The positions of Iraq, Iran and Syria

Meanwhile, Iraqi Prime Minister Haider al-Abadi adopted one of the first "countermeasures" towards the autonomous region of Kurdistan after the referendum, imposing a ban on all flights to and from Erbil. Regional airlines, including Turkish Airlines, Egyptair and Lebanon’s Middle East Airlines, had previously announced that they would halt their flights towards Iraqi Kurdistan. Talking to the international press, the director of Erbil airport Talar Faiq Salih criticized the measure imposed by Baghdad, which, he said, would impact the military campaign against Islamic State in both Iraq and neighboring Syria, and make it more difficult to send aid to displaced people.

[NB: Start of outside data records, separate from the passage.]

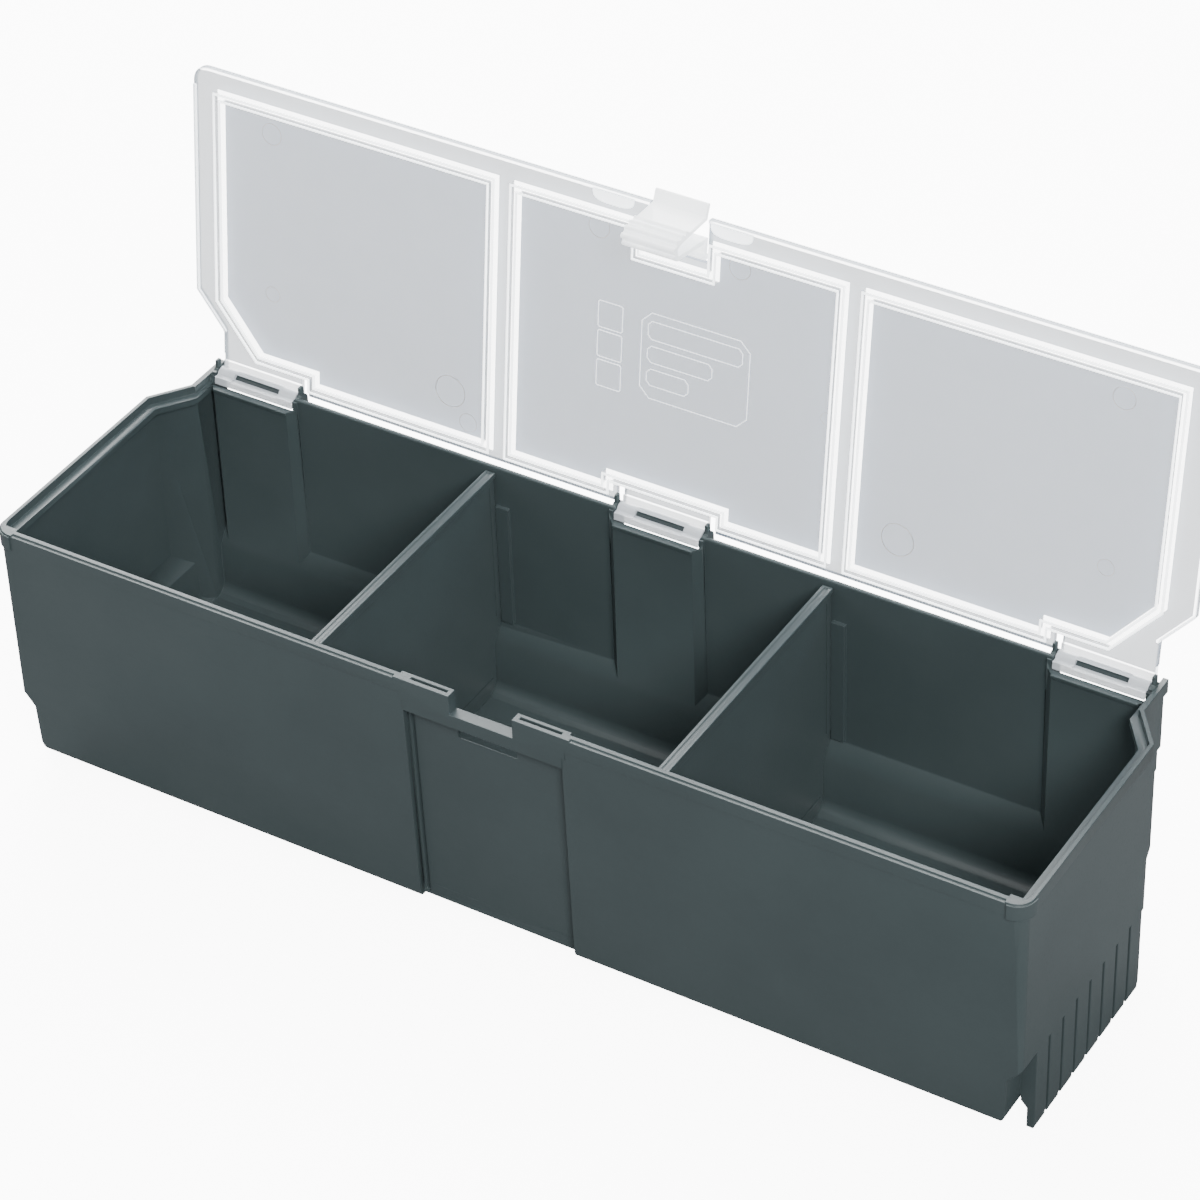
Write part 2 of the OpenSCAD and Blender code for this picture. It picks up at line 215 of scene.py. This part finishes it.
HINGE_Y, HINGE_Z, OPEN = 0.03912, 0.083, math.radians(-97)
PANEL_UNDER, OUTER_SKIN = -0.0017, -0.0029   # n of the underside, and just inside the top
BORDER_X, BORDER_Z = 0.1502, 0.1735          # the clear border lies beyond these, lid open
TAB_TOP = HINGE_Z + 0.0034                   # the knuckles lie below this, lid open


def lid_point(x, v, n):
    """A point of the shut lid, v forward from the hinge and n below it, swung open."""
    y, z = -v, -n
    return Vector((x, HINGE_Y + y * math.cos(OPEN) - z * math.sin(OPEN),
                   HINGE_Z + y * math.sin(OPEN) + z * math.cos(OPEN)))


def lid_depth(p):
    """How far a point of the open lid lies below the hinge axis once the lid is shut."""
    y, z = p.y - HINGE_Y, p.z - HINGE_Z
    return -(-y * math.sin(OPEN) + z * math.cos(OPEN))


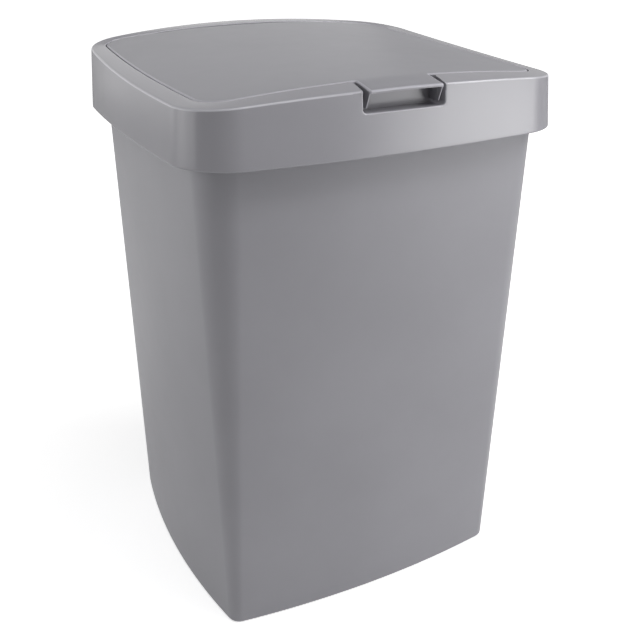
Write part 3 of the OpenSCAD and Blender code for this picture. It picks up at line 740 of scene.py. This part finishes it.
nt.links.new(place.outputs["Object"], reach.inputs[0])
fade = nt.nodes.new("ShaderNodeMapRange")
fade.inputs["From Min"].default_value, fade.inputs["From Max"].default_value = FLOOR_FADE
fade.inputs["To Min"].default_value, fade.inputs["To Max"].default_value = FLOOR_GLOW
nt.links.new(reach.outputs["Value"], fade.inputs["Value"])
glow = nt.nodes.new("ShaderNodeEmission")
lift = nt.nodes.new("ShaderNodeMath")
lift.operation = "MULTIPLY"
nt.links.new(path.outputs["Is Camera Ray"], lift.inputs[0])
nt.links.new(fade.outputs["Result"], lift.inputs[1])
gleam = nt.nodes.new("ShaderNodeMath")
gleam.operation = "MULTIPLY_ADD"
gleam.inputs[1].default_value = FLOOR_GLOSS
nt.links.new(path.outputs["Is Glossy Ray"], gleam.inputs[0])
nt.links.new(lift.outputs[0], gleam.inputs[2])
nt.links.new(gleam.outputs[0], glow.inputs["Strength"])
add = nt.nodes.new("ShaderNodeAddShader")
nt.links.new(bsdf.outputs[0], add.inputs[0])
nt.links.new(glow.outputs[0], add.inputs[1])
nt.links.new(add.outputs[0], out.inputs["Surface"])
floor.data.materials.append(mat)

# White surround, plain as light and white in the picture
world = bpy.data.worlds.new("surround")
scene.world = world
world.use_nodes = True
nt = world.node_tree
back = nt.nodes["Background"]
back.inputs["Color"].default_value = (1, 1, 1, 1)
path = nt.nodes.new("ShaderNodeLightPath")
span = nt.nodes.new("ShaderNodeMapRange")
span.inputs["To Min"].default_value, span.inputs["To Max"].default_value = WORLD_LIGHT, WORLD_WHITE
nt.links.new(path.outputs["Is Camera Ray"], span.inputs["Value"])
gloss = nt.nodes.new("ShaderNodeMath")
gloss.operation = "MULTIPLY_ADD"
gloss.inputs[1].default_value = WORLD_GLOSS
nt.links.new(path.outputs["Is Glossy Ray"], gloss.inputs[0])
nt.links.new(span.outputs["Result"], gloss.inputs[2])
nt.links.new(gloss.outputs[0], back.inputs["Strength"])


def lamp(name, place, target, size, power, size_y=None):
    """A soft rectangular lamp aimed at a place, in metres."""
    data = bpy.data.lights.new(name, "AREA")
    data.energy, data.shape, data.size, data.size_y = power, "RECTANGLE", size, size_y or size
    obj = bpy.data.objects.new(name, data)
    obj.location = place
    obj.rotation_euler = (Vector(target) - Vector(place)).to_track_quat("-Z", "Y").to_euler()
    scene.collection.objects.link(obj)


# Soft lamps: name, place, target, width, power in watts, height
lamp("key", (1.17, -1.17, 0.75), (0, 0, 0.33), 0.7, 5.0, 1.2)
lamp("high_right", (1.3, -0.75, 1.5), (0, 0, 0.4), 0.7, 13.4, 0.7)
lamp("side_left", (-1.75, 0.0, 0.75), (0, 0, 0.33), 0.7, 3.6, 1.2)
lamp("rear_left", (-1.64, 0.6, 0.75), (0, 0, 0.33), 0.7, 4.8, 1.2)
lamp("back_left", (-1.24, 1.24, 0.75), (0, 0, 0.33), 0.7, 3.3, 1.2)
lamp("back", (-0.74, 1.59, 0.75), (0, 0, 0.33), 0.7, 1.9, 1.2)
lamp("top", (0, -0.25, 2.1), (0, -0.02, 0.45), 1.1, 4.4, 0.5)
lamp("top_front", (0, -0.9, 1.9), (0, 0, 0.45), 1.2, 6.7, 0.4)
lamp("front", (0.3, -2.2, 0.9), (0, 0, 0.3), 1.2, 1.6, 0.8)
lamp("low_front", (1.0, -1.2, 0.2), (0, 0, 0.03), 0.7, 1.2, 0.3)
lamp("back_wall", (0, 2.4, 0.95), (0, 0, 0.45), 3.2, 3.0, 0.8)
lamp("panel_30", (0.7, -1.21, 0.4), (0, 0, 0.4), 0.35, 0.8, 0.6)
lamp("panel_45", (0.99, -0.99, 0.4), (0, 0, 0.4), 0.35, 0.7, 0.6)
lamp("panel_58", (1.19, -0.74, 0.4), (0, 0, 0.4), 0.35, 0.8, 0.6)

scene.view_settings.view_transform = "Standard"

Iran, for its part, announced the closing of its airspace to and from Iraqi Kurdistan on Sunday, September 24, the day before the referendum, following the failure of diplomatic efforts to stop it from going ahead. Iran is home to between 4 and 7 million Kurds, predominantly Sunni Muslims and mostly concentrated in the provinces of Iranian Kurdistan, West Azerbaijan, Ilam and Khermanshah. The Shiite theocracy in Tehran has always been diffident towards minorities. The Kurdish language is not taught in schools, and Sunni Kurds feel discriminated against on religious grounds. It is thus easy to see why the vote by Iraqi Kurds would raise concerns in this neighboring country, too. An unexpected reaction, by contrast, has come from Syria, where last year the Kurds created their own "autonomous" region, the Democratic Federation of Northern Syria. Syrian Foreign Minister Walid al Muallem said the government is ready to discuss "autonomy" for the country’s Kurdish region. Syria’s Kurds, stated Muallem after the referendum in Iraq, "want a form of autonomy within the framework of the borders of the state," adding that the issue "is negotiable and can be the subject of dialogue" once Islamic State is defeated. In Syria, as in Iraq, Kurdish fighters have played a crucial role in the fight against the jihadist group and don’t want to miss this opportunity to stake their claims.